I started this blog in early 2018 as a place to post some pieces I had developed over several years looking at how probabilistic randomness and other mathematical realities affect everything from the way we vote to our scientific and religious understandings of the “human condition.”
Some blog posts achieved more web penetration than others, and so this post is a review of those that escaped my narrow subscriber base and entered the broader social media universe. If you missed any of them, these posts are summarized and linked below.
The title of this blog is a take-off on Albert Einstein’s cryptic assertion that “God does NOT play dice,” which I dug into in this post. In general, posts reflecting current events were more broadly read than a continuing series I wrote digging into the math of probabilistic randomness and its impact on human choice, both of both the logical and moral kinds. That series starts here, and at the bottom of each post is a “rolling dice” icon that takes you to the next post of the continuing series. A summary of those posts is also found here.
Many thanks to my loyal readers over the past year, as well as those who have just dropped in to share a post or two.
This February post was my first to “go viral” literally around the world. Using daily data from the Gun Violence Archive, I detailed how mass gun violence in the United States, despite our attempts to define “one cause,” takes on many aspects of “lottery math” and a cruel “Poisson randomness” at rates far beyond those of most other industrialized nations.
This post was followed up by updates as new data came in, reinforcing my analysis. My basic point is that we got here as a nation by a series of incrementally-bad policies, and the way out is to incrementally reduce these rates in intelligent ways.
Many conservatives have a cultic, ideological and irrational aversion to listening to scientists on two important topics: evolution and climate change. However, many of these same people do rely on the risk assessments of actuaries in insuring their personal and business properties. This November post is a look at the Actuaries Climate Index, which tracks the effects of climate change on areas that will impact the insurance markets. Spoiler: the actuaries agree with the scientists.
I am a strong advocate for improving on the progress that the ACA made in getting access to healthcare to millions more Americans, with the caveat that Americans need to better understand some of the math of healthcare in order to not do something stupid. The “Medicare-for-all” meme has been spreading quickly ahead of the 2020 primaries, with a lot of different meanings and a lot of bad math. The answer is not as easy as a political slogan. This post lays out some key math realities that any successful improvement of the American healthcare system needs to take into consideration.

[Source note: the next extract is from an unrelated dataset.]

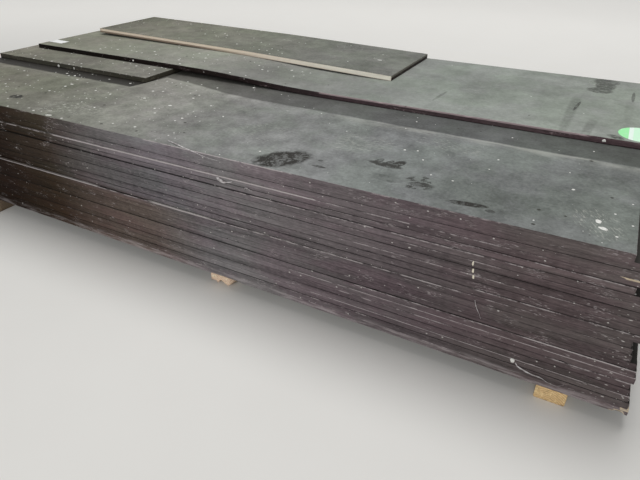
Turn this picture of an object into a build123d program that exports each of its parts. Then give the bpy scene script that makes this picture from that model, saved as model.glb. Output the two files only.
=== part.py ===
from build123d import *
import math
import os

os.makedirs("parts", exist_ok=True)

# Stack of film-faced plywood sheets on softwood bearers, in millimetres.
# X runs along the sheets, Y across them from the open face to the back, Z up from the floor.
# Until the last section, X = 0 is the right end of the top full sheet and Y = 0 is the open face.

# Full sheets
sheet_length = 2500
sheet_width = 1250
sheet_thickness = 18
eased_arris = 0.7

# Lifts of full sheets from the top down: how many sheets, how far their right ends are pushed out
# past the lean of the stack, and how far their left front corners jut out of the open face
crown_count = 1
crown_push = 0
crown_jut = 0
rim_count = 2
rim_push = 20
rim_jut = 0.5
lip_count = 1
lip_push = 20
lip_jut = 12
notch_count = 1
notch_push = 4
notch_jut = -5
shoulder_count = 6
shoulder_push = 22
shoulder_jut = 1
ledge_count = 1
ledge_push = 4
ledge_jut = 14
waist_count = 2
waist_push = 4
waist_jut = 2
belly_count = 3
belly_push = 14
belly_jut = 1.5
foot_count = 5
foot_push = 5
foot_jut = 0

# Lean of the right ends from one sheet to the next, and the small wander of the front edges
end_lean = 4
face_wander = 0.9
wander_turn = 2.4

# Short sheet, cut from a full one, lying on the top full sheet with its left and back edges flush
short_sheet_length = 845
short_sheet_width = 814

# Long strip, cut along a full sheet: its left part lies on the short sheet and it sags to the stack,
# and its back edge is flush with the stack
strip_length = 2500
strip_width = 662
strip_right_end = 60
strip_overhang = 22
sag_run = 666
sag_ease = 0.85

# Offcut with raw sawn edges, lying on the strip with its left end lifted. Its right end lies past
# that of the short sheet, and its back edge lies in from that of the stack
offcut_length = 1520
offcut_width_left = 370
offcut_width_right = 408
offcut_past_short_sheet = 815
offcut_set_in = 4
offcut_lift = 10
offcut_clearance = 0.1

# Bearers, flat on the floor under the stack
bearer_width = 70
bearer_height = 38
bearer_length = 1235
bearer_arris = 2.5
right_bearer_centre = -68
right_bearer_front = 0
middle_bearer_centre = -1026
middle_bearer_front = 0
left_bearer_from_left_end = 410
left_bearer_front = -30

# Piece split off the underside of the middle bearer's front end
split_height = 13
split_run = 70
split_notch_width = 18
split_notch_height = 7

solids = {}


def add(name, solid):
    solid.label = name
    solids[name] = solid


# Full sheets

lifts = [
    (crown_count, crown_push, crown_jut),
    (rim_count, rim_push, rim_jut),
    (lip_count, lip_push, lip_jut),
    (notch_count, notch_push, notch_jut),
    (shoulder_count, shoulder_push, shoulder_jut),
    (ledge_count, ledge_push, ledge_jut),
    (waist_count, waist_push, waist_jut),
    (belly_count, belly_push, belly_jut),
    (foot_count, foot_push, foot_jut),
]
sheet_count = sum(count for count, push, jut in lifts)
stack_top = bearer_height + sheet_count * sheet_thickness


def flat_sheet(length, width):
    """A flat sheet with eased edges: right front bottom corner at the origin, running to -X and +Y."""
    blank = Box(length, width, sheet_thickness, align=(Align.MAX, Align.MIN, Align.MIN))
    return chamfer(blank.edges(), eased_arris)


sheets_above = 0
for count, push, jut in lifts:
    for sheet in range(count):
        end = end_lean * sheets_above + push
        front = face_wander * math.sin(wander_turn * sheets_above)
        turn = math.degrees(math.asin(jut / sheet_length))
        bottom = stack_top - (sheets_above + 1) * sheet_thickness
        place = Location((end, front, bottom), (0, 0, turn))
        number = sheet_count - sheets_above
        add(f"sheet_{number:02d}", place * flat_sheet(sheet_length, sheet_width))
        sheets_above += 1

# Short sheet

short_sheet_right_end = short_sheet_length - sheet_length
short_sheet_front = sheet_width - short_sheet_width
short_sheet_place = Location((short_sheet_right_end, short_sheet_front, stack_top))
add("short_sheet", short_sheet_place * flat_sheet(short_sheet_length, short_sheet_width))

# Long strip


def slope(start, end):
    return math.atan2(end[1] - start[1], end[0] - start[0])


def bent_board(underside, bend_radii, front, back):
    """A board of even thickness that follows a line of (x, z) points along its underside.

    Each bend radius is that of the hollow side, and the board runs from front to back along Y.
    """
    slopes = [slope(start, end) for start, end in zip(underside, underside[1:])]
    before = [slopes[0]] + slopes
    after = slopes + [slopes[-1]]
    upper = []
    for (x, z), left, right in zip(underside, before, after):
        middle = (left + right) / 2
        reach = sheet_thickness / math.cos((right - left) / 2)
        upper.append((x - reach * math.sin(middle), z + reach * math.cos(middle)))
    lower_radii = []
    upper_radii = []
    for radius, left, right in zip(bend_radii, slopes, slopes[1:]):
        crest = right < left
        lower_radii.append(radius if crest else radius + sheet_thickness)
        upper_radii.append(radius + sheet_thickness if crest else radius)
    with BuildPart() as board:
        with BuildSketch(Plane.XZ.offset(-front)):
            with BuildLine():
                FilletPolyline(*underside, radius=lower_radii)
                Line(underside[-1], upper[-1])
                FilletPolyline(*upper, radius=upper_radii)
                Line(underside[0], upper[0])
            make_face()
        extrude(amount=front - back)
    return board.part


strip_left_end = strip_right_end - strip_length
sag_start = short_sheet_right_end + strip_overhang
sag_end = sag_start + sag_run
sag_slope = math.atan(sheet_thickness / (sag_run / 2))
sag_tangent = sag_ease * sag_run / 4
sag_radius = sag_tangent / math.tan(sag_slope / 2) - sheet_thickness
strip_underside = [
    (strip_left_end, stack_top + sheet_thickness),
    (sag_start + sag_run / 4, stack_top + sheet_thickness),
    (sag_end - sag_run / 4, stack_top),
    (strip_right_end, stack_top),
]
strip_front = sheet_width - strip_width
add("long_strip", bent_board(strip_underside, [sag_radius, sag_radius], strip_front, sheet_width))

# Offcut

offcut_right_end = short_sheet_right_end + offcut_past_short_sheet
offcut_left_end = offcut_right_end - offcut_length
offcut_back = sheet_width - offcut_set_in
offcut_front_left = offcut_back - offcut_width_left
offcut_front_right = offcut_back - offcut_width_right

# It lies against the crest of the strip's upper face, which is this arc
crest_radius = sag_radius + sheet_thickness + offcut_clearance
crest_tangent = sag_radius * math.tan(sag_slope / 2)
crest_x = sag_start + sag_run / 4 - crest_tangent
crest_z = stack_top + sheet_thickness - sag_radius


def tangent_angle(x, z, side):
    """Slope of the line from a point that touches the crest arc, on the point's left or right."""
    distance = math.hypot(x - crest_x, z - crest_z)
    bearing = math.atan2(x - crest_x, z - crest_z)
    return bearing + side * math.acos(crest_radius / distance)


strip_top_left = stack_top + 2 * sheet_thickness
strip_top_right = stack_top + sheet_thickness
lifted_end = (offcut_left_end, strip_top_left + offcut_lift)
resting_end = (offcut_right_end, strip_top_right)
left_fall = tangent_angle(*lifted_end, 1)
right_fall = tangent_angle(*resting_end, -1)
middle_fall = (left_fall + right_fall) / 2
crest_reach = crest_radius / math.cos((right_fall - left_fall) / 2)
offcut_bend = (crest_x + crest_reach * math.sin(middle_fall), crest_z + crest_reach * math.cos(middle_fall))
offcut_blank = bent_board(
    [lifted_end, offcut_bend, resting_end], [crest_radius], min(offcut_front_left, offcut_front_right), offcut_back
)

# The sawn front edge runs at a slight angle to the back edge
sawn_away = Polygon(
    (offcut_left_end - sheet_thickness, offcut_front_right - sheet_width),
    (offcut_right_end + sheet_thickness, offcut_front_right - sheet_width),
    (offcut_right_end + sheet_thickness, offcut_front_right),
    (offcut_left_end - sheet_thickness, offcut_front_left),
    align=None,
)
offcut_cutter = Pos(0, 0, stack_top) * extrude(sawn_away, amount=sheet_width)
add("offcut", offcut_blank - offcut_cutter)

# Bearers


def bearer(centre, front):
    blank = Box(bearer_width, bearer_length, bearer_height, align=(Align.CENTER, Align.MIN, Align.MIN))
    blank = chamfer(blank.edges().filter_by(Axis.Y), bearer_arris)
    return Pos(centre, front, 0) * blank


left_bearer_centre = left_bearer_from_left_end - sheet_length
add("bearer_right", bearer(right_bearer_centre, right_bearer_front))
add("bearer_left", bearer(left_bearer_centre, left_bearer_front))

split_wedge = Polygon((0, 0), (split_run, 0), (0, split_height), align=None)
split = extrude(Plane.YZ.offset(-bearer_width / 2) * split_wedge, amount=bearer_width)
split_notch = Box(
    split_notch_width,
    split_run / 2,
    split_height + split_notch_height,
    align=(Align.CENTER, Align.MIN, Align.MIN),
)
split_place = Pos(middle_bearer_centre, middle_bearer_front, 0)
whole_bearer = bearer(middle_bearer_centre, middle_bearer_front)
add("bearer_middle", whole_bearer - split_place * split - split_place * split_notch)

# Origin at the middle of the underside of the whole stack

whole = Compound(children=[Compound(solid.wrapped) for solid in solids.values()]).bounding_box()
to_origin = Pos(-(whole.min.X + whole.max.X) / 2, -(whole.min.Y + whole.max.Y) / 2, -whole.min.Z)
print("moved by", to_origin.position)
for name, solid in solids.items():
    placed = to_origin * solid
    placed.label = name
    box = placed.bounding_box()
    print(name, box.min, box.max, placed.volume)
    export_step(placed, f"parts/{name}.step")
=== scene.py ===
import math

import bpy
import numpy as np
from mathutils import Matrix, Vector
from mathutils.bvhtree import BVHTree


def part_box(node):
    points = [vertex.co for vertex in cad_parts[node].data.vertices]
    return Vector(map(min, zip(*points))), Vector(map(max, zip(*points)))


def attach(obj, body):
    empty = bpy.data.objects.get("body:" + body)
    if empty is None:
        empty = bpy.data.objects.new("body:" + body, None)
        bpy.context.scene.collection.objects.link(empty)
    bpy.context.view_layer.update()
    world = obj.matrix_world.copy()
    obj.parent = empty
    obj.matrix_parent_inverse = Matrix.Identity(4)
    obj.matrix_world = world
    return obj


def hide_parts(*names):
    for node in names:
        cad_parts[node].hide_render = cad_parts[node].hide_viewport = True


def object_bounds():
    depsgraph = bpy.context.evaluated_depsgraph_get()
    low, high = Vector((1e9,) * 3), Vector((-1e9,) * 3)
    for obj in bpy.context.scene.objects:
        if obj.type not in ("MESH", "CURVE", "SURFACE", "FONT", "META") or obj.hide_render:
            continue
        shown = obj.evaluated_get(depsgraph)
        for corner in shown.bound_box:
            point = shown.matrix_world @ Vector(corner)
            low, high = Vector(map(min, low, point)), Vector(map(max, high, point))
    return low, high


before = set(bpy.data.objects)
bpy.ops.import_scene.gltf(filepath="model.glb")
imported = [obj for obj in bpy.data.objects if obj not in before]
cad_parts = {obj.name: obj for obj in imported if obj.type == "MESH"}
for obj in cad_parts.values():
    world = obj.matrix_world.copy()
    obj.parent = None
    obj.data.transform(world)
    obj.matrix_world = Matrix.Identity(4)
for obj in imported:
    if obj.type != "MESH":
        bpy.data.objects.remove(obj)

cad_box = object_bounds()

# Bearers
# Three rough sawn softwood battens, 70 x 38 mm, laid flat on the floor across the stack, which rests
# on them unfixed. The middle one has split along its underside at the front end.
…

This post was part of a series that focused on how some basic “innumeracy” negatively impacts how our society operates. The first was on the math of voter fraud.
This was my latest update on mass violence numbers, with data through October 2018, confirming how the timing of mass shooting events in the United States bears many characteristics of “Poisson randomness,” and how that observation should impact the political conversation.
While many Republicans still want to trash every reform in the Affordable Care Act, and Sanders supporters advocate “Medicare-for-all,” this post suggests that there are several successful intermediate mixes of collective and private healthcare found in Europe, and perhaps it would be wise to look at them for guidance as to what may work better in the U.S.
This short post from March floated through the internet for much of the year with the simple observation that, while conservatives talk this tough line on how to pay (or mostly not pay) for healthcare, the employees at Fox News opt for a very “liberal” system where men are covered for pregnancy, women are covered for prostate problems, and rates do not differ based on the age of the insured. There are good, conservative reasons for this. And oh yes, a look at how corporations like Fox are heavily subsidized by the government to provide healthcare insurance for their employees, even though they would deny an equivalent subsidy to non-employees.
This post from February keeps making the rounds because there is a basic broadly-held misunderstanding about why certain medical costs, such as ambulance rides, emergency rooms and certain drugs, are billed at such high costs. You might have to put your accountant’s hat on, but we largely brought this upon ourselves by forgetting about how we once collectively paid for some key items of “the common good.”